TSR: How would you describe your sound?
SO: "Well, our sound is definitely influenced by the fact that we’ve been together for such a long time. We started this band like 8 years ago, and because we’ve like grown so comfortable with each other, you can definitely hear it in our music. I know it doesn’t necessarily describe our sound but it definitely describes why our sound is the way it is. We just try to write really good songs you know? Altogether, we like to put on a good loud rock show but at the same time, we like to write songs that everyone can take something from or relate to. You can have a good time at the show, or sit back at home and plug your headphones in there and take what you want out of it. "
TSR: Your music has been recently featured on shows like MTV’s The Challenge and One Tree Hill. What is your reaction to that?
SO: "It’s been so fucking awesome! Its really the dream because that’s its not just the fact that that’s where the music industry is progressing toward but we can reach a lot of people through this form of entertainment. I mean look at Sweet Disposition from The Temper Trap. It took off after being in the movie, 500 Days of Summer. When one of our songs is involved with television or film, it definitely takes off. It’s just been so exciting."
TSR: Your second album was released this past October. What has been the reception so far?
SO: "We’ve gotten some awesome feedback from our new album. The critics have been positive compared to what they wrote about us in the first place. They didn’t like the fact that we were so ambitious because we wanted our music to be played in arenas. Its been really well received this time around. They’ve seen the results from the first album, and they have to admit that we’ve done extremely well."
TSR: You’ve definitely matured between albums. What do you attribute that to?

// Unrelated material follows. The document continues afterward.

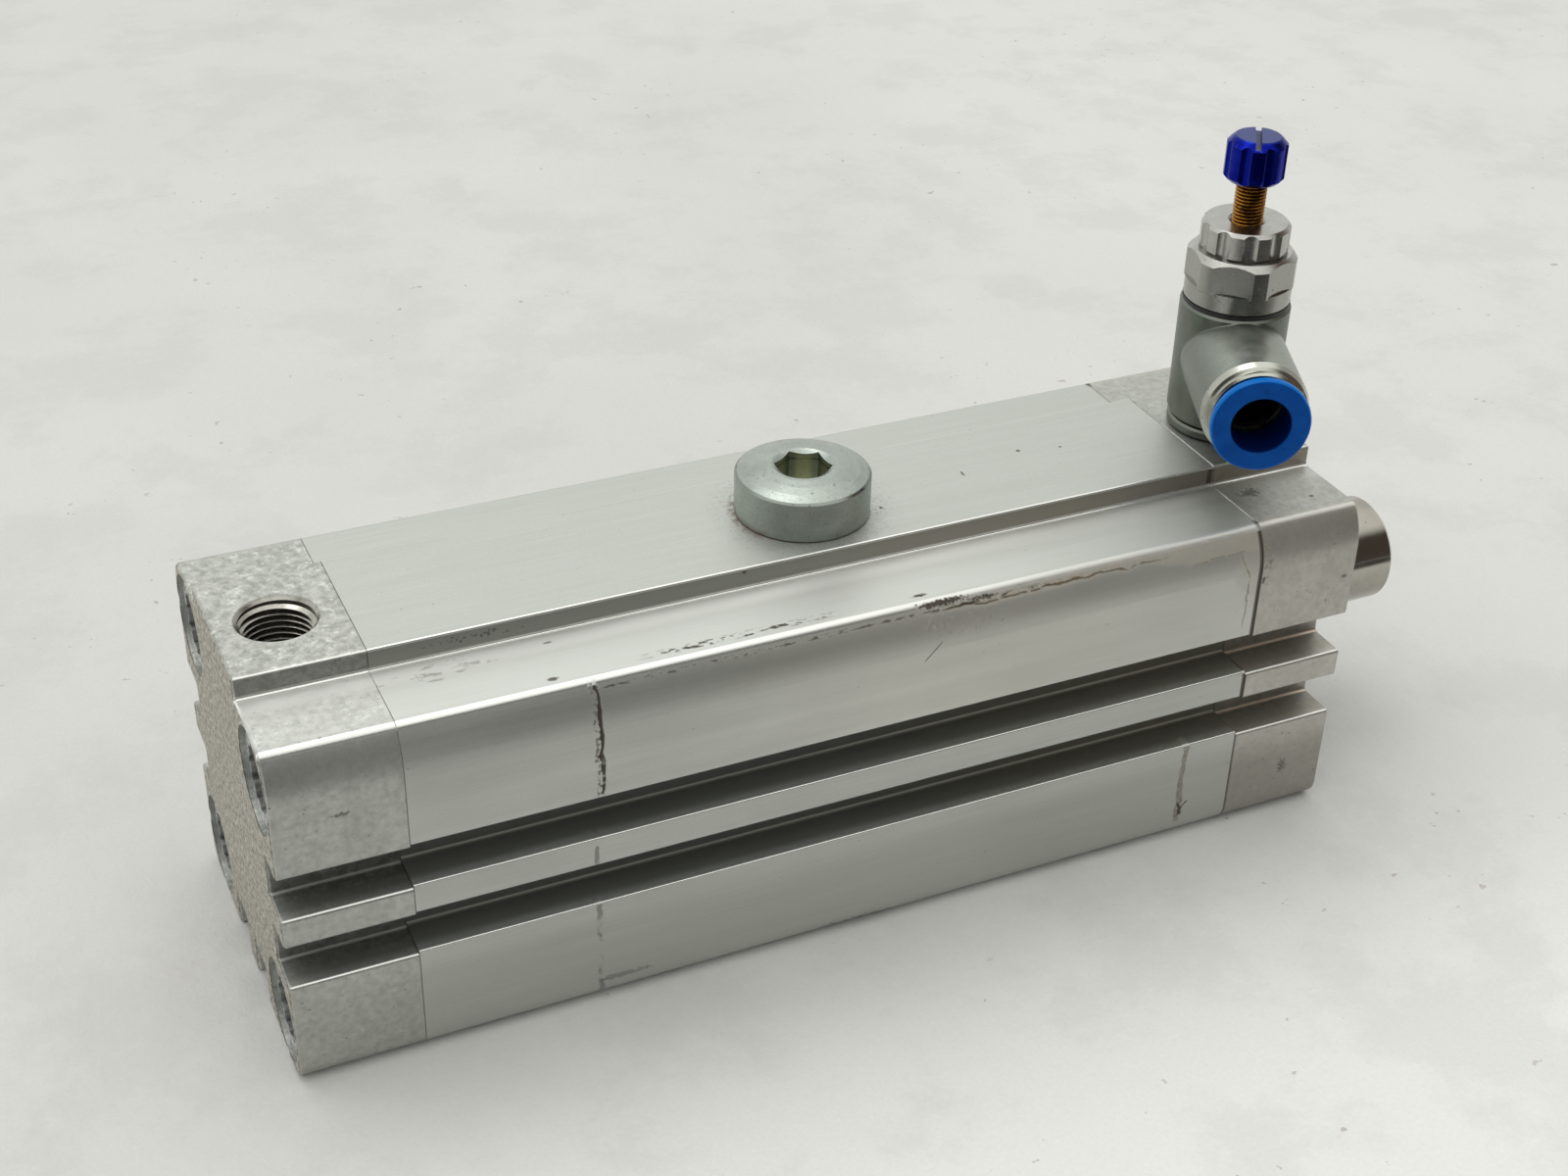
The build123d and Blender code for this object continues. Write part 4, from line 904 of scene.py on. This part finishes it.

SO: "It’s pretty natural that when you’re writing your first album, you’re innocent, you know? You don’t know what the industry is like and you’re doing your best, and we definitely matured as adults between recording both albums. We all moved out from our parents’ houses, moved to Australia and began to tour as much as we could. It was strange to grow up as adults while experiencing what it was like to be a famous musician. Don’t get me wrong; we are incredibly lucky to experience that lifestyle at 19,20 years old. We grew to be confident because of all of our first record’s success. We knew that we could really excel with our next one."
TSR: So now that World Comes Calling is out, what are you up to next?
SO: "We’re looking for touring deals in the United States, and in the UK. We definitely would like to form as supporting acts for bigger bands… It’d be awesome to play with a band like Foster the People or even play with Incubus again. We played with them a few years ago in New Zealand and it was fucking amazing to play with one of the bands we looked up to all of our lives."
TSR: Thanks again for the opportunity and I hope to see you guys play around here soon. It’d be an awesome show.
SO: You’re welcome. Hopefully, we can see you at a show soon!